C'est donc l'approche « curativo-centrée » du projet qui laisse présager que le secteur médico-social ainsi que la prévention et la promotion de la santé ne passent au second plan. L'UNAF (Union nationale des associations familiales) regrette notamment que la réforme du dépistage en milieu scolaire et le volet sur la santé des femmes, prévus dans la première version du texte, aient disparu.
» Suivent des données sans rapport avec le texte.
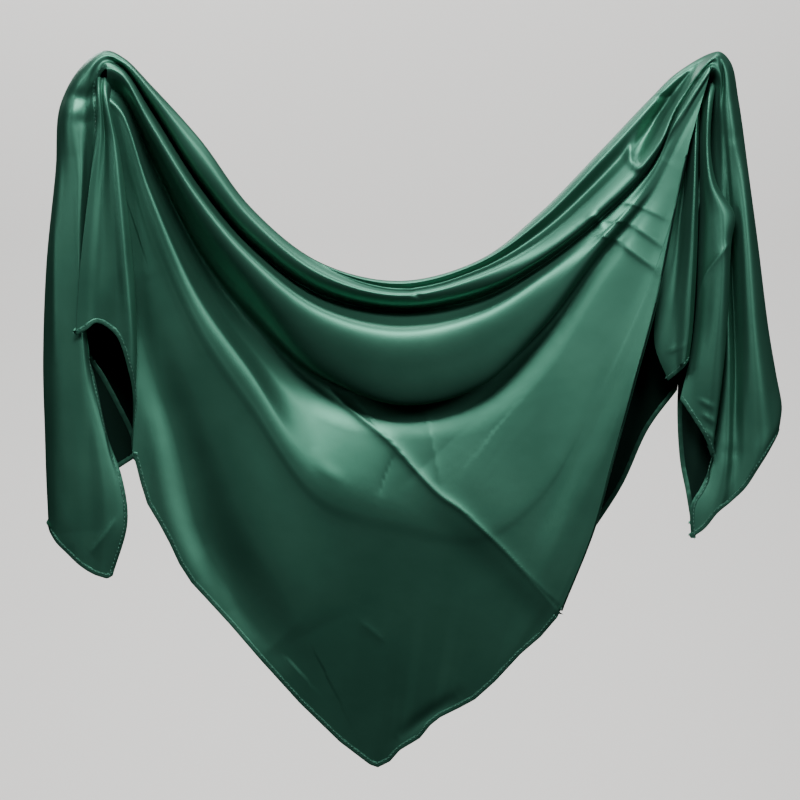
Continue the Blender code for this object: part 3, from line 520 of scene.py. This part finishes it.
# The ironed diagonal, down to the right end of the front layer's hem: (across, up).
DIAGONAL = ((124.5, -195), (135.8, -207), (147, -219.8), (162, -237), (177, -253.5), (192, -266.2),
            (207, -278.2), (222, -293.2), (237, -309.8), (252, -324.8), (267, -335.2), (282, -348.8),
            (297, -363), (312, -378.8), (327, -394.5), (342.8, -411))
CREASES = {"front": (
    Crease("valley_4", -7, 24, 13, ((18, -156), (22.5, -178.5), (28.5, -204.8), (38.2, -237.8),
        (49.5, -268.5), (57.8, -298.5), (64.5, -328.5), (74.2, -358.5), (90.8, -388.5), (108, -414.8),
        (132, -441))),
    Crease("ridge_5", 3, 45, 16, ((34.5, -156), (42, -178.5), (53.2, -208.5), (64.5, -237.8),
        (76.5, -268.5), (88.5, -298.5), (99, -328.5), (114, -358.5), (132, -388.5), (154.5, -433.5))),
    Crease("ridge_4", 1.5, 8, 7, ((26.2, -201), (30.8, -223.5), (34.5, -253.5), (39.8, -283.5),
        (44.2, -313.5), (51, -343.5), (60, -366), (70.5, -392.2))),
    Crease("hem_facet", 0.7, 6, 6, ((75.8, -362.2), (85.5, -384.8), (96, -412.5))),
    Crease("diagonal", 2, 3.5, 2.4, DIAGONAL, True),
    Crease("diagonal_slope", 3.5, 60, 14, ((233.2, -304.5), *DIAGONAL[9:], (364.5, -433.5))),
    Crease("corner", 0.5, 5, 5, ((159, -287.2), (163.5, -303), (180.8, -315.8))),
    Crease("facet_left", -0.9, 6, 3, ((218.2, -292.5), (210.8, -309.8), (205.5, -326.2)), True),
    Crease("facet_right", 1, 3, 6, ((240.8, -261), (246, -283.5), (252, -317.2)), True),
    Crease("short_line", 0.5, 3, 3, ((192, -418.5), (210.8, -433.5)), True),
    Crease("hem_curl", -1.5, 5, 5, ((220.5, -507), (240.8, -490.5), (265.5, -474))),
), "span": (
    Crease("panel_band", -1.8, 7, 7, ((423, -73.5), (409.5, -99.8), (387, -129.8), (363, -157.5),
        (339, -195))),
    Crease("iron_0", 0.7, 6, 1.6, ((381, -103.5), (402, -109.5), (420.8, -118.5)), True),
    Crease("iron_1", 1.1, 8, 1.8, ((364.5, -117), (381.8, -120), (390.8, -120.8), (402, -127.5),
        (420, -141)), True),
    Crease("iron_2", 1.3, 8, 1.8, ((357, -124.5), (375.8, -132), (383.2, -133.5), (394.5, -142.5),
        (417.8, -159.8)), True),
    Crease("crumple", 1.2, 2.5, 2.5, ((360, -120), (367.5, -116.2), (375, -126.8))),
), "roll": (
    Crease("pocket", -9, 4.5, 6, ((443.2, -7.5), (432, -21), (420.8, -34.5), (408, -54.8), (399, -73.5))),
    Crease("pocket_lip", 3, 3, 3, ((447, -12), (433.5, -37.5), (418.5, -58.5), (408, -72), (400.5, -79.5),
        (393.8, -72), (397.5, -58.5), (409.5, -45))),
    Crease("pinch_low", -1.3, 2.2, 2.2, ((225.8, -168.8), (238.5, -177.8))),
    Crease("pinch_high", -1.6, 2.2, 2.2, ((414, -27), (427.5, -22.5))),
), "left_tail": (
    Crease("dimple", -3.2, 6, 6, ((-30, -22.5), (-19.5, -27), (-12, -25.5), (-4.5, -18))),
    Crease("dimple_lip", 0.6, 5, 5, ((-36, -31.5), (-24, -38.2), (-13.5, -37.5), (-6, -30))),
    Crease("small_dimple", -0.8, 4, 4, ((-21, -45), (-9, -45.8))),
    Crease("side_line", 0.9, 2.5, 2.5, ((-38.2, -92.2), (-37.5, -156), (-36.8, -223.5))),
    Crease("foot_line", 1.1, 5, 3, ((10.5, -342), (0.8, -355.5), (-10.5, -369)), True),
    Crease("tail_swell", 3, 26, 10, ((-30, -66), (-31.5, -141), (-30.8, -216), (-28.5, -291),
        (-22.5, -358.5))),
), "right_tail": (
    Crease("dark_side", -5.5, 6, 7, ((472.5, -58.5), (473.2, -148.5), (474, -223.5), (471, -291))),
    Crease("stripe", 2.5, 10, 8, ((480.8, -36), (487.5, -126), (492, -201), (495, -276), (484.5, -321))),
), "back": (
    Crease("back_swag", 7, 20, 20, ((120, -215), (170, -265), (222, -285), (280, -268), (335, -215))),
    Crease("back_right_fan", 6, 22, 22, ((450, -60), (436, -120), (412, -185), (380, -255), (345, -320),
        (310, -375))),
    Crease("back_left_fan", 6, 22, 22, ((8, -60), (22, -120), (45, -185), (75, -250), (110, -320),
        (140, -380))),
), "outer_pleat_cloth": (
    Crease("slant", 2.2, 3.5, 3, ((470.2, -134.2), (459, -147), (450.8, -158.2), (446.2, -172.5),
        (444.8, -189.8)), True),
    Crease("pucker_1", 0.8, 1.6, 1.6, ((445.5, -253.5), (456.8, -259.5))),
    Crease("pucker_2", 0.9, 1.6, 1.6, ((447.8, -264), (457.5, -270.8))),
    Crease("pucker_3", 0.8, 1.6, 1.6, ((450, -276), (456.8, -283.5))),
), "inner_pleat_cloth": (
    Crease("pucker_4", 0.8, 1.6, 1.6, ((423, -217.5), (435, -212.2))),
)}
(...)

Si l'intégration d'un volet « éducation thérapeutique » dans le projet est largement salué, l'UNAF s'inquiète « qu'aucune mesure ne soit prévue pour son financement ». Et AIDES de rappeler que l'éducation thérapeutique « doit prendre en compte la personne dans sa globalité et intégrer l'expertise développée par les associations ». Une remarque que rejoint le Collectif interassociatif sur la santé (CISS), qui souhaite que le débat parlementaire débouche sur l'amélioration des conditions de mise en oeuvre de l'éducation thérapeutique.
Autre sujet d'inquiétude, et non des moindres : la menace qui plane sur les établissements privés à but non lucratif participant au service public hospitalier (PSPH). Alors qu'en juillet dernier, la ministre de la santé, Roselyne Bachelot, avait garanti aux associations représentant ces établissements que le régime juridique des structures PSPH serait conservé, l'article premier du projet de loi projette l'extinction de ce statut spécifique à l'horizon 2012. Une perspective qui déstabilise les 600 établissements concernés. Et plus largement l'ensemble du secteur privé à but non lucratif qui assure, rappelle la FEHAP (Fédération des établissements hospitaliers et d'aide à la personne), 15 % des capacités d'accueil du secteur sanitaire, 56 % de celles du secteur social et médico-social, et contribue à maintenir une offre de soins accessible à tous sur l'ensemble du territoire. Cette suppression alarme d'autant plus qu'elle est prévue « sans aucune visibilité sur ce qui se passera après et sans perspective de remplacement par autre chose », précise Cécile Chartreau. Sur ce sujet, la FEHAP et l'Uniopss sont déjà mobilisées et s'apprêtent à faire des propositions à la ministre pour modifier le texte avant qu'il ne soit présenté au Parlement en janvier prochain.